How do people who believe they are “sovereign citizens” get into this way of thinking? Has there ever been a situation where what they claim turns out to be true and gets them out of legal trouble?

14 comments
  1. Some people believe with great fervor preposterous things that just happen to coincide with their self interest.

  2. Sovereign citizens are what happen when you treat twitter and instagram as legitimate sources of information.

  3. Think of it in the same vein as conspiracy theorists. Their beliefs and how they justify them are either completely irrational or cherry picked to hell and back, but they found a community willing to tell them that they are right. They are special and deserve to be treated as such. Sovereign citizens usually start off as typical libertarians who start getting it in their head that, since they don’t like laws, you can just ignore them to claim your own “sovereignty”

  4. Occasionally you hear of people winning cases against the IRS. That sort of thinking is sort of enshrined in the foundation of our nation, this idea that taxes are theft and the government has no right to collect them.

  5. It’s a combination of desperation and mental illness. But no, sovereign citizen legal shit does not work.

  6. As with most conspiracy theories, it has to be satisfying on some level to think that you’re one of the special few who really understand what’s going on.

  7. Insecure people cling to things that make them feel superior. It’s the same vein as Q-anon… it makes them feel like they’re the only ones who really know what’s going on, they’re deciphering the secret codes, they’re the heroes of freedom…

  8. They don’t want to be told what to do, so they are easily persuaded when told that there are “legal” ways to be immune from having to do what they’re told.

  9. 1. There are YT videos, podcasts and so on. There are also the sort of “Pay to see me at a conference room at a hotel” type of speakers who put on seminars. Total hucksters. I don’t think they believe it, tbh, they’re just making money off of people who do.

    As to why people buy into it.. the basic fantasy of the idea is that you can just say magic words and the law just *won’t apply to you* any more. There actually are people who can do this, but they’re terribly rich. (For instance, the ‘affluenza’ defense, or the time someone petitioned for their son to not go to prison because it wasn’t what he was used to).

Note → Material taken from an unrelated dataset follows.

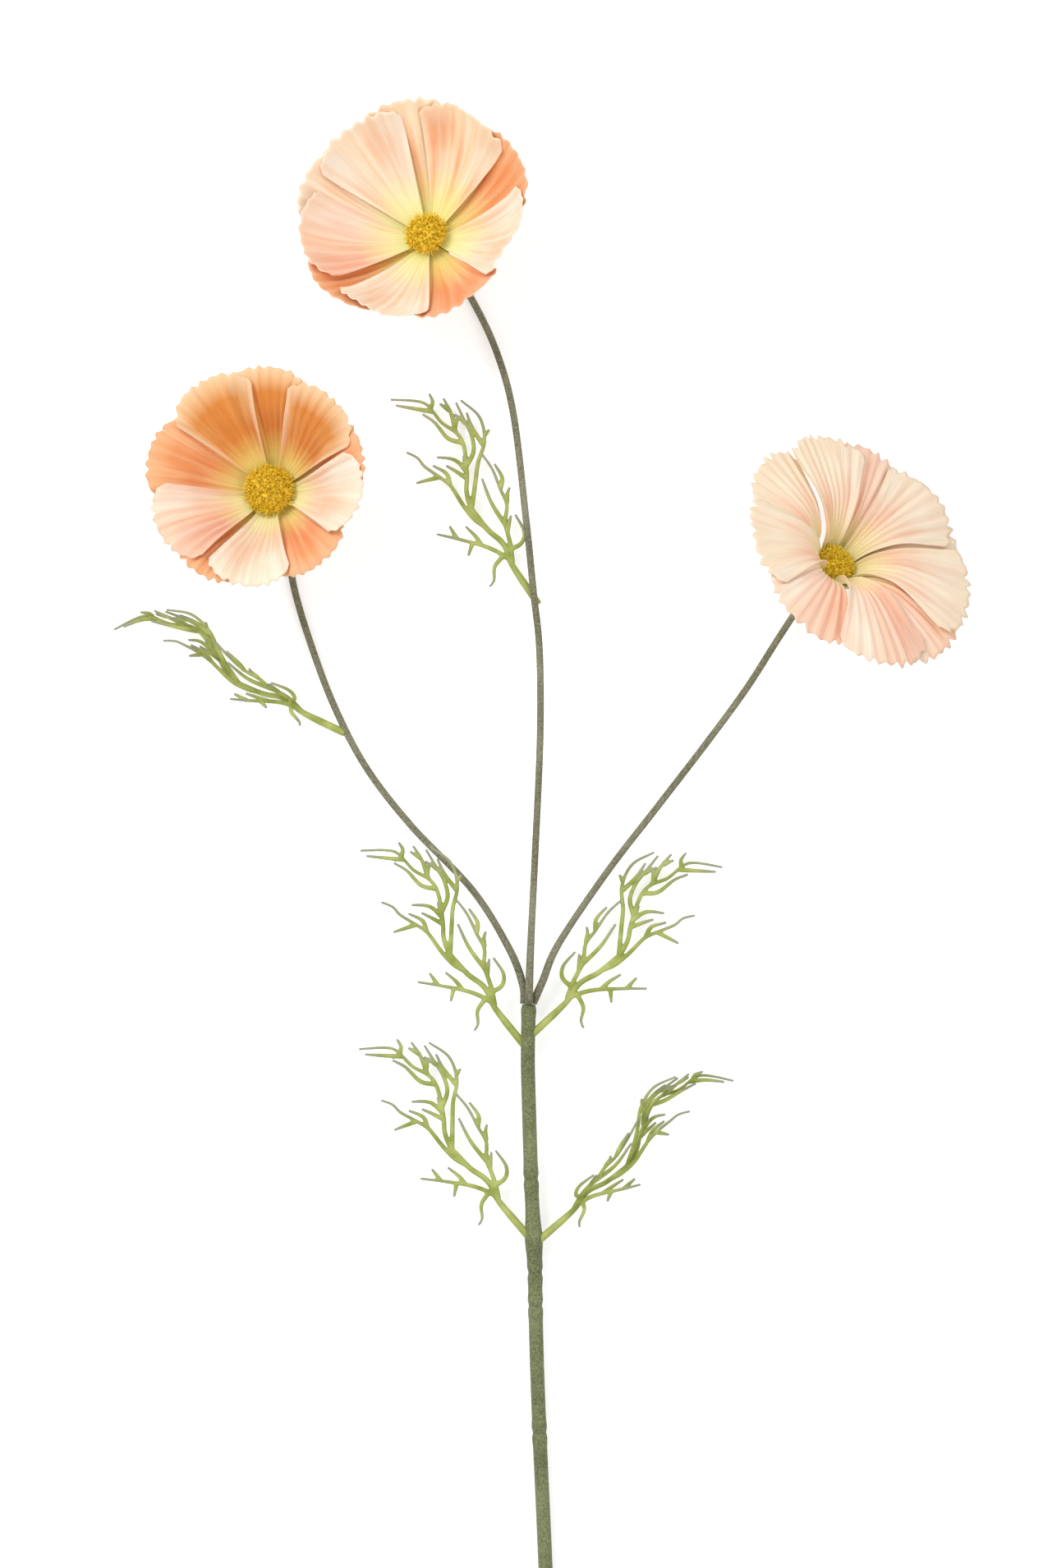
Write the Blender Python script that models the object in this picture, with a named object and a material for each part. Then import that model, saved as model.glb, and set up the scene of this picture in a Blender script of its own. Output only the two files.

    If you take the legal novice’s view of a corporation being a person, for example, deciding that (via “admiralty court”) we’re both an entity (like a vessel) and a person isn’t *that* absurd. It’s just incorrect and will never help you, is all.

    And, occasionally, “neat legal tricks” *do* work, just not the ones these people espouse. (Like, for example, I’ve heard of out-of-state college students being ordered to pay taxes or do jury duty “as a resident”, asking for a refund on the difference between out-of-state student rates and in-state student rates, and then finding the whole bureaucracy leaving them alone.) These sort of accrue into urban legends about how you can ‘beat’ the government.

    2) No. It *never* works. About the most you can do is annoy an individual officer until he decides it’s not worth the trouble to keep interacting with you. Courts have, on occasion, simultaneously charged “The person” and “the entity” of the defendant at the same time, just to cut the crap.

  10. I imagine a good many of them have been fucked over by the government at some point, or seen a loved one fucked over. Or they *felt* fucked over, which amounts to the same thing for these purposes.

    Last year we got a huge tax bill – over 20K – due to a combination of a simple withholding error and my misunderstanding of a small but crucial detail of inheritance rules. All our fault, and not unfair – and I’m a very rational person and I was able to understand that and be at peace with it. But goddamn, did it hurt to write that check. That is not a trivial amount of money for us, not by a damn sight. It’s not hard for me to understand how a less-rationale, more self-absorbed and immature person, and maybe one who has trouble letting go of things, could choke on it and develop a malignant mass of resentment in their soul that ate at them forever and warped their thinking.

    Add internet and stir.

  11. Glibly, stupidity.

    Less glibly, it appeals to a specific mindset. Some people *really* dislike the idea of having anyone anywhere ever tell them ‘No, you can’t actually do this’. For those people, the idea of a magical incantation that when spoken means no one can tell them that has a real pull.

  12. I heard Sovereign Citizens described as kind of like a [cargo cult](https://en.wikipedia.org/wiki/Cargo_cult); SCs hear lawyers say legal mumbo jumbo on TV very confidently and then people get away with obvious crimes. So then, as the logic goes, if they just find the right magic words then the whole legal system can be warded off like some kind of demon! Of course, the SC in question has 0 idea how the legal system or lawyers as a profession work at all which is good since if they did they’d realize the entire idea is stupid.